Ele olhou para a esquerda, depois para a direita… e, de repente, largou o carrinho ali mesmo, no meio do corredor.

Com um suspiro decidido, virou-se e seguiu por um terceiro caminho — o corredor dos snacks! Sim, senhoras e senhores, ele tinha escolhido seguir sua própria jornada.

Como um herói que finalmente decide lutar por sua liberdade, ele avançou pelos salgadinhos e chocolates com passos firmes, enquanto as duas mulheres, agora conscientes de sua ausência, gritavam por ele como generais abandonados no campo de batalha.

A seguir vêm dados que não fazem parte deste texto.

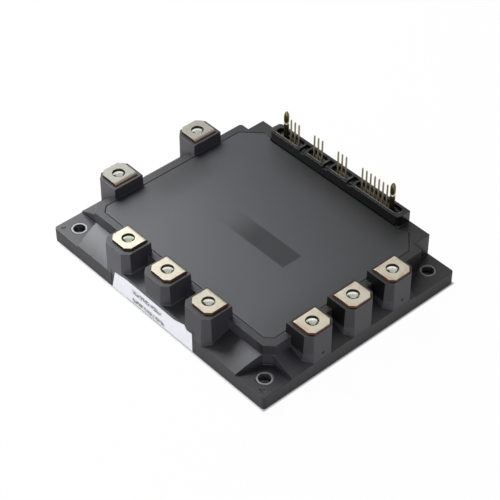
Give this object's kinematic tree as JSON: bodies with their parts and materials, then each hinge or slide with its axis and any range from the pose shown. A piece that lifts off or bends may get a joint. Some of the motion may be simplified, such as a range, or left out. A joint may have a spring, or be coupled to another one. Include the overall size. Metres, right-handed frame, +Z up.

Mas ele não se abalou. Pegou um pacote de batatinhas, uma barra de chocolate e, com o orgulho de quem finalmente toma as rédeas do próprio destino, seguiu até o caixa, ignorando os olhares furiosos que queimavam em suas costas.

Naquele instante, ele não era mais apenas o filho obediente ou o marido dedicado. Era um homem livre, senhor de sua própria lista de compras — mesmo que ela consistisse apenas de besteiras.

E eu, assistindo àquela cena épica, só pude concluir: às vezes, é preciso coragem para largar o carrinho e trilhar o caminho dos snacks.

Porque a vida, de vez em quando, também precisa dessas pequenas rebeldias e de momentos de puro sal e açúcar.